__WHAT THE TASK REQUIRES__.
Output exactly the span of lines that begins at the line containing "Write part 3" and ends at the line containing "return dense(zone_arc(g, r)", both lines included.

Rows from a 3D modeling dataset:
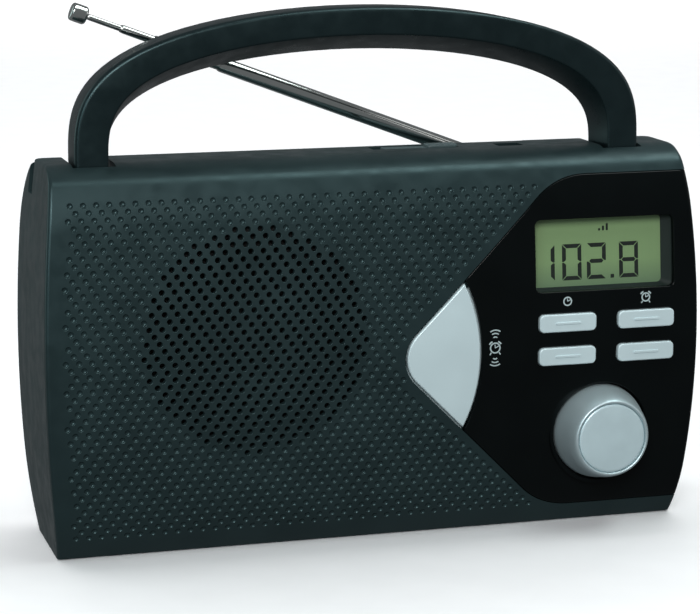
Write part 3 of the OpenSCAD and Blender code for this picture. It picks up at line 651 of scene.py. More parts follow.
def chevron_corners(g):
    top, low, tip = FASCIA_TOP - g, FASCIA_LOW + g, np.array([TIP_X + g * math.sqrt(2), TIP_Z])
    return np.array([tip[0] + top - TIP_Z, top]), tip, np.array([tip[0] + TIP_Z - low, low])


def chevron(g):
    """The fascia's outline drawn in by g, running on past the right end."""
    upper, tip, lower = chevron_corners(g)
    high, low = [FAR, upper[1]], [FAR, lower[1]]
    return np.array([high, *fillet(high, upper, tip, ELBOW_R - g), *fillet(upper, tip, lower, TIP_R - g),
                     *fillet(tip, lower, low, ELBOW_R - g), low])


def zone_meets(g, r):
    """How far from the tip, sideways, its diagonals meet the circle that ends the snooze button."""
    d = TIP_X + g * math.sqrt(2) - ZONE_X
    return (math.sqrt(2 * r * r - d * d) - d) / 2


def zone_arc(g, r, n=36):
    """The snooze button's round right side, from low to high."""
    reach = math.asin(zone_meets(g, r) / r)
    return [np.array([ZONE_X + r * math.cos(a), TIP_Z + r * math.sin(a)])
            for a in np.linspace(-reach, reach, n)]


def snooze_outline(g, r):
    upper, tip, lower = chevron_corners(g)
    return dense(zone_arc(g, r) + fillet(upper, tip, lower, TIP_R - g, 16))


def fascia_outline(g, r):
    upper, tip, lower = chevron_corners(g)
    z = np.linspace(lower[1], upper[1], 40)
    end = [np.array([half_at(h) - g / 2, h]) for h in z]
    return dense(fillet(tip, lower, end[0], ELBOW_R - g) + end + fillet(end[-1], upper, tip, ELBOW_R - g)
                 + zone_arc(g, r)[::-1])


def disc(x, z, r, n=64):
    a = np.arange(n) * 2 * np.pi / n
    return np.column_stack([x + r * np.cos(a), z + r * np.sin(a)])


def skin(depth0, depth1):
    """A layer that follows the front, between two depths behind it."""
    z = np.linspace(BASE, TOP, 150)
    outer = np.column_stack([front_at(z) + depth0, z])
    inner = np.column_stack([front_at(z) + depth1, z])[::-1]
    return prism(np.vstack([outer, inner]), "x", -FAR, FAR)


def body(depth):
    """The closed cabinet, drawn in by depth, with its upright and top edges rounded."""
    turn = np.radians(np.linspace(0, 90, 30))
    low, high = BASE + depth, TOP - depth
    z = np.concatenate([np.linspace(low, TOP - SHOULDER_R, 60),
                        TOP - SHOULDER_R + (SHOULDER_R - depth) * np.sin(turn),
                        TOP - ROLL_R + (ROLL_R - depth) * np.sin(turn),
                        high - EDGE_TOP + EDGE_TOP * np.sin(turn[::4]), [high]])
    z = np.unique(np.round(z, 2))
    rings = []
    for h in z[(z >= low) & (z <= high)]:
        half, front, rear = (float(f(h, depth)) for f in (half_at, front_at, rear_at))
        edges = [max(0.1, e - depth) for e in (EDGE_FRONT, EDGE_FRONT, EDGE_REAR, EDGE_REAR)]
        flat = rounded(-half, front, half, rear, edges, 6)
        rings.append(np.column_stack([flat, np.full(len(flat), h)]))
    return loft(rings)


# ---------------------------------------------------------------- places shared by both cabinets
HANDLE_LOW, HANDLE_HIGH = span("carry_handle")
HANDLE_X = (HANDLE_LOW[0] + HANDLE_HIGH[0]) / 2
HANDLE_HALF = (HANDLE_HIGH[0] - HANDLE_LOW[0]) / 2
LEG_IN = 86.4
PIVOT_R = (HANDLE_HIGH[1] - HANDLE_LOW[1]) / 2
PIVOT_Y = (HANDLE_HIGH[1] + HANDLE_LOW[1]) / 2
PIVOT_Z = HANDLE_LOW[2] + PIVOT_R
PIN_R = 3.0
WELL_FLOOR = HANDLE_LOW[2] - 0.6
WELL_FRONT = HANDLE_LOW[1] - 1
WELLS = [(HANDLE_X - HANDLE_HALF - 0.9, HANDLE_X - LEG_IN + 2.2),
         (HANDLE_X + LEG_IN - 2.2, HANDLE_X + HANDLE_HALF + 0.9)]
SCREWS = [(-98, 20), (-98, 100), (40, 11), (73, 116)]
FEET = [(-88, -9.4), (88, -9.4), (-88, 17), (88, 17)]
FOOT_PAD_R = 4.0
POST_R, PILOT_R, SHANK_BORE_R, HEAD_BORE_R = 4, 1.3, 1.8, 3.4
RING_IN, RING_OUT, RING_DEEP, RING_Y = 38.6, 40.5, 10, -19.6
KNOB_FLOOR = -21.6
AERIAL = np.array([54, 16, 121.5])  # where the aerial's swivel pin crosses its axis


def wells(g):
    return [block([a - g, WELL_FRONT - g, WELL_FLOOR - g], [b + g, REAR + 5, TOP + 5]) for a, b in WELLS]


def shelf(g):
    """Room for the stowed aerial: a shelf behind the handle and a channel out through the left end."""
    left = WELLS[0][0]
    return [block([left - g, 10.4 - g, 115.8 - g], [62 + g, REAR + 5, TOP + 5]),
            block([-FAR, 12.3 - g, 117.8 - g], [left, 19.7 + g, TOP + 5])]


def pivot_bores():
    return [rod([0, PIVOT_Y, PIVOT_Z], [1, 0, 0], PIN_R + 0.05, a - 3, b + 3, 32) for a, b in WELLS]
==
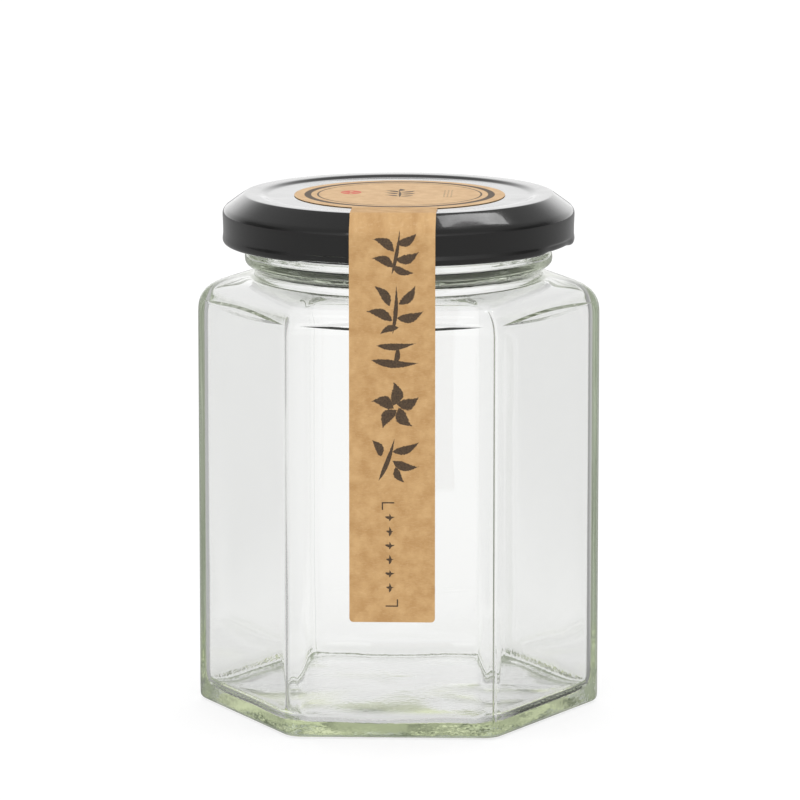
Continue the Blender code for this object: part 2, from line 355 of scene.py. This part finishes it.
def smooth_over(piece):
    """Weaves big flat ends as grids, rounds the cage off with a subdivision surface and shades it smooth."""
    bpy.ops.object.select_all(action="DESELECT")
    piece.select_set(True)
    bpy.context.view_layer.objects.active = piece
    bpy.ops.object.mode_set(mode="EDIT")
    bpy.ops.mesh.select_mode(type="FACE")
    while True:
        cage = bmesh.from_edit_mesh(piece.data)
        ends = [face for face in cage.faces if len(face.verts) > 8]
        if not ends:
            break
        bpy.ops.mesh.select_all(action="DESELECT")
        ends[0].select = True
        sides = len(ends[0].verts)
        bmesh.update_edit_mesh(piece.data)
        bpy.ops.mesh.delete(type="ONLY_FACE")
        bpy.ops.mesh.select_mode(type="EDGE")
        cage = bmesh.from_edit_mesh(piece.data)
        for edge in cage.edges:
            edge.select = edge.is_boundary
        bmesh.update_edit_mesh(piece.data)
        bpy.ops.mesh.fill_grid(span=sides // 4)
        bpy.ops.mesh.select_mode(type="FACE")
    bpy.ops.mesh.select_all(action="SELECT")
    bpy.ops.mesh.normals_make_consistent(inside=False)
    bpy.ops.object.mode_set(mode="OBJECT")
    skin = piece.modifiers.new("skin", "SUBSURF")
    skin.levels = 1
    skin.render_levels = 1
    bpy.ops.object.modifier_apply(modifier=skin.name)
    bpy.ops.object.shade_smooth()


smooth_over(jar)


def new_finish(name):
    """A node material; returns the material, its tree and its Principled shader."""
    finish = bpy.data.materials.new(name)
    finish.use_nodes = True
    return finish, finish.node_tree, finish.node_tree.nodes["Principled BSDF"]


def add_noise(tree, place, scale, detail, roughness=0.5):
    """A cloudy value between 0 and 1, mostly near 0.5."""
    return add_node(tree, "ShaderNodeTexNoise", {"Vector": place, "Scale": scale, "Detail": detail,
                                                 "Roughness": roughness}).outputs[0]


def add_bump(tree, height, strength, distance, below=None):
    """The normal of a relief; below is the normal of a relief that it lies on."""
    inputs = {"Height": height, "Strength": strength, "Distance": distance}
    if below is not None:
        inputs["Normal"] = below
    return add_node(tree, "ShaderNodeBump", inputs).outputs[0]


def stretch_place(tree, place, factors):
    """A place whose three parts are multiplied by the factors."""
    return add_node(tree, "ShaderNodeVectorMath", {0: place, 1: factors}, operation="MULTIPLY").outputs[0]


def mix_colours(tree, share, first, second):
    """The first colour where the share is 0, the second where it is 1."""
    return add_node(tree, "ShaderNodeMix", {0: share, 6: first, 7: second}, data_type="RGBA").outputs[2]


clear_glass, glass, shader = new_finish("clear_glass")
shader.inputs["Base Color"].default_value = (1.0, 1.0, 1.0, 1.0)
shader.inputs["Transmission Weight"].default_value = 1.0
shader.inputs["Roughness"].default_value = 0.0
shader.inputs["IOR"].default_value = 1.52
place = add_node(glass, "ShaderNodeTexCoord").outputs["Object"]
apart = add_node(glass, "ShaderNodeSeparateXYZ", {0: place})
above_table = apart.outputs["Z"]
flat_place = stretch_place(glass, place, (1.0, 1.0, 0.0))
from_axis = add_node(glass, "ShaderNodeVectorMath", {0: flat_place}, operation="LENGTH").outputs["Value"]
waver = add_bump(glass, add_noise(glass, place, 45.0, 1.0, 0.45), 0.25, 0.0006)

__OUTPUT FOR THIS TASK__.
Write part 3 of the OpenSCAD and Blender code for this picture. It picks up at line 651 of scene.py. More parts follow.
def chevron_corners(g):
    top, low, tip = FASCIA_TOP - g, FASCIA_LOW + g, np.array([TIP_X + g * math.sqrt(2), TIP_Z])
    return np.array([tip[0] + top - TIP_Z, top]), tip, np.array([tip[0] + TIP_Z - low, low])


def chevron(g):
    """The fascia's outline drawn in by g, running on past the right end."""
    upper, tip, lower = chevron_corners(g)
    high, low = [FAR, upper[1]], [FAR, lower[1]]
    return np.array([high, *fillet(high, upper, tip, ELBOW_R - g), *fillet(upper, tip, lower, TIP_R - g),
                     *fillet(tip, lower, low, ELBOW_R - g), low])


def zone_meets(g, r):
    """How far from the tip, sideways, its diagonals meet the circle that ends the snooze button."""
    d = TIP_X + g * math.sqrt(2) - ZONE_X
    return (math.sqrt(2 * r * r - d * d) - d) / 2


def zone_arc(g, r, n=36):
    """The snooze button's round right side, from low to high."""
    reach = math.asin(zone_meets(g, r) / r)
    return [np.array([ZONE_X + r * math.cos(a), TIP_Z + r * math.sin(a)])
            for a in np.linspace(-reach, reach, n)]


def snooze_outline(g, r):
    upper, tip, lower = chevron_corners(g)
    return dense(zone_arc(g, r) + fillet(upper, tip, lower, TIP_R - g, 16))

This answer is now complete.